2040980923_5fcdf1b83f_bDid I mention that reenacting is one of only a very small number of hobbies in which you can blow off steam by shooting your boyfriend?  Other than airsofting or paintballing, reenacting is one of the only times you’re probably ever able to legally aim a gun at your loved ones.  90% of the time, Marc and I are on the same side.  It’s easier that way, we get to spend our time together, etc.  However, on occasion we do find ourselves on opposing sides (usually when I want to do a war correspondent of some sort), and that can be really fun too.  I know Marc pretty well, and there’s been more than one instance in which I’ve been able to provide the commanders on my side some “personal intel” on what I think Marc may be advising the other side to do.  When you spend your normal days coming to the defense of your partner, sometimes it can be fun and liberating to chase after them with a rifle a couple weekends a year.

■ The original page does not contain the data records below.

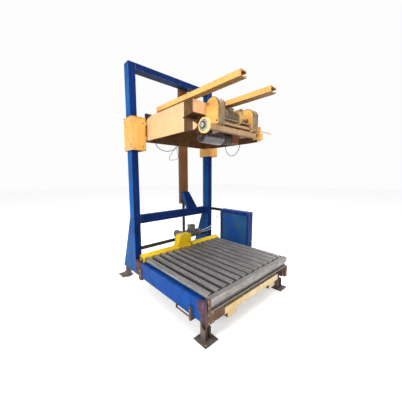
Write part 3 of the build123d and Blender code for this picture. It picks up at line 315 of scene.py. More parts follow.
def painted(name, base, faded, rust=(0.13, 0.045, 0.02), bare=(0.30, 0.27, 0.25), front=None, under_shade=None,
            rust_amount=0.30, chips=0.5, grime=(0.10, 0.06, 0.03), grime_amount=0.35, gloss=0.35,
            patches=None, streaks=0.3, edge_radius=0.012, shine=0.30, coat=0.06):
    """Worn paint: fading, dirty runs, chipped edges, rust patches, and painted shade on faces below or in
    front.

    The front and under colours are painted shade, for faces that look to -Y or down. patches is (axis,
    places along it in metres, reach) for areas where most of the paint is gone.
    """
    p = Paint(name)
    fade = p.span(p.noise(2.3, 4.0, 0.55), 0.35, 0.68)
    fine = p.span(p.noise(46.0, 6.0, 0.7), 0.3, 0.75)
    color = p.mix(fade, base, faded)
    color = p.mix(p.math("MULTIPLY", fine, 0.35), color, tuple(0.62 * c for c in base))
    # Faces that look to -Y take the front colour: painted shade.
    if front is not None:
        front_shade_mask = p.span(p.axis(p.normal, 1), -0.45, -0.85)
        front_shade_light = tuple(1.5 * c for c in front)
        color = p.mix(p.math("MULTIPLY", front_shade_mask, 0.92), color, p.mix(fade, front, front_shade_light))
    # Faces that look down take the under colour: painted shade.
    if under_shade is not None:
        under_shade_mask = p.span(p.axis(p.normal, 2), -0.4, -0.85)
        deeper_shade = tuple(0.55 * c for c in under_shade)
        color = p.mix(p.math("MULTIPLY", under_shade_mask, 0.92), color, p.mix(fine, under_shade, deeper_shade))
    runs = p.noise(5.0, 5.0, 0.6, stretch=(6.0, 6.0, 0.45))
    dirt = p.math("MULTIPLY", p.span(runs, 0.50, 0.72), streaks)
    color = p.mix(dirt, color, grime)
    smudge = p.math("MULTIPLY", p.span(p.noise(7.0, 8.0, 0.72, distort=0.6), 0.52, 0.74), grime_amount)
    color = p.mix(smudge, color, grime)
    edge = p.edges(edge_radius, 0.80, 0.992)
    crumble = p.math("MULTIPLY", p.noise(38.0, 8.0, 0.75), 0.75)
    chip_start = 0.92 - 0.30 * chips
    ragged = p.math("ADD", p.math("MULTIPLY", edge, 0.62), crumble)
    rough_edge = p.span(ragged, chip_start, chip_start + 0.05)
    spot_start = 0.72 - 0.16 * rust_amount
    spots = p.span(p.noise(13.0, 9.0, 0.78, distort=0.8), spot_start, spot_start + 0.04)
    worn = p.math("MAXIMUM", rough_edge, spots)
    if patches is not None:
        axis, ends, reach = patches
        along = p.axis(p.where, axis)
        for end in ends:
            near = p.math("MAXIMUM", p.span(along, end - reach, end), 0.0)
            near = p.math("MINIMUM", near, p.span(along, end + reach, end))
            near = p.math("MULTIPLY", near, 0.55)
            torn = p.math("ADD", near, p.math("MULTIPLY", p.noise(8.5, 9.0, 0.72, distort=1.2), 0.7))
            worn = p.math("MAXIMUM", worn, p.span(torn, 0.66, 0.70))
    metal = p.mix(p.span(p.noise(21.0, 6.0, 0.7), 0.42, 0.62), rust, bare)
    color = p.mix(worn, color, metal)
    rough = p.math("ADD", p.span(fine, 0.0, 1.0, gloss, gloss + 0.16), p.math("MULTIPLY", worn, 0.32))
    grain = p.math("MULTIPLY", p.noise(90.0, 4.0, 0.6), 0.25)
    p.bump(p.math("SUBTRACT", grain, p.math("MULTIPLY", worn, 0.5)), 0.5, 0.0012)
    p.shader.inputs["Specular IOR Level"].default_value = shine
    return p.finish(color, rough, coat=coat)


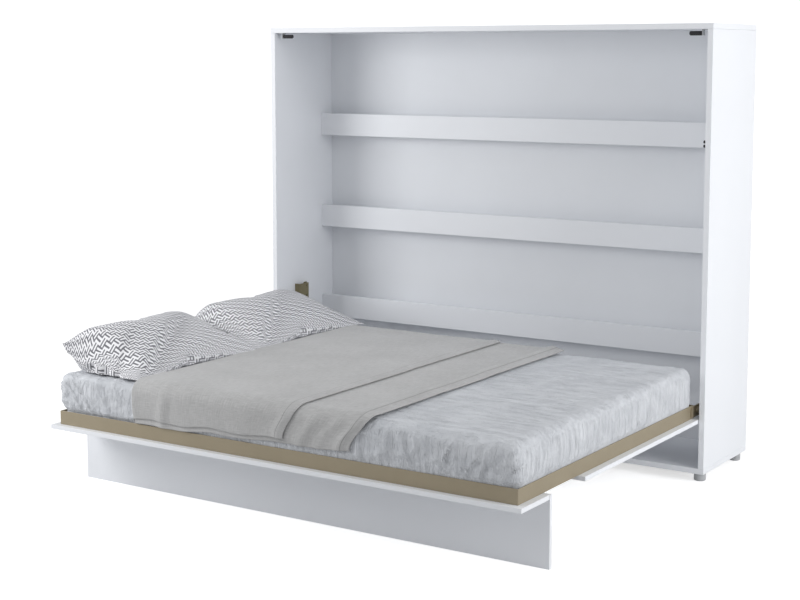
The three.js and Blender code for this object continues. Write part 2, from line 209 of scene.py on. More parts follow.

I have really enjoyed finally getting to be in a relationship with a reenactor like myself.  It provides a lot of common activities for us (sewing, shooting practice, attending events, researching), and gives us something to bond over.  We always have automatic back-up Halloween costumes, any would-be burgler could probably be scared off with our arsenal (they needn’t know they’re not really loaded), and if the topic of conversation turns to history, we can talk for hours.  I’ve dated several people that I’ve had things in common with, but Marc is really the first reenactor I’ve had a serious relationship with, and I don’t think I could ever date a non-reenactor again.  When something takes up as much time, money, and energy as this hobby does, you had better hope that your significant other is on board.  I’m glad that Marc is.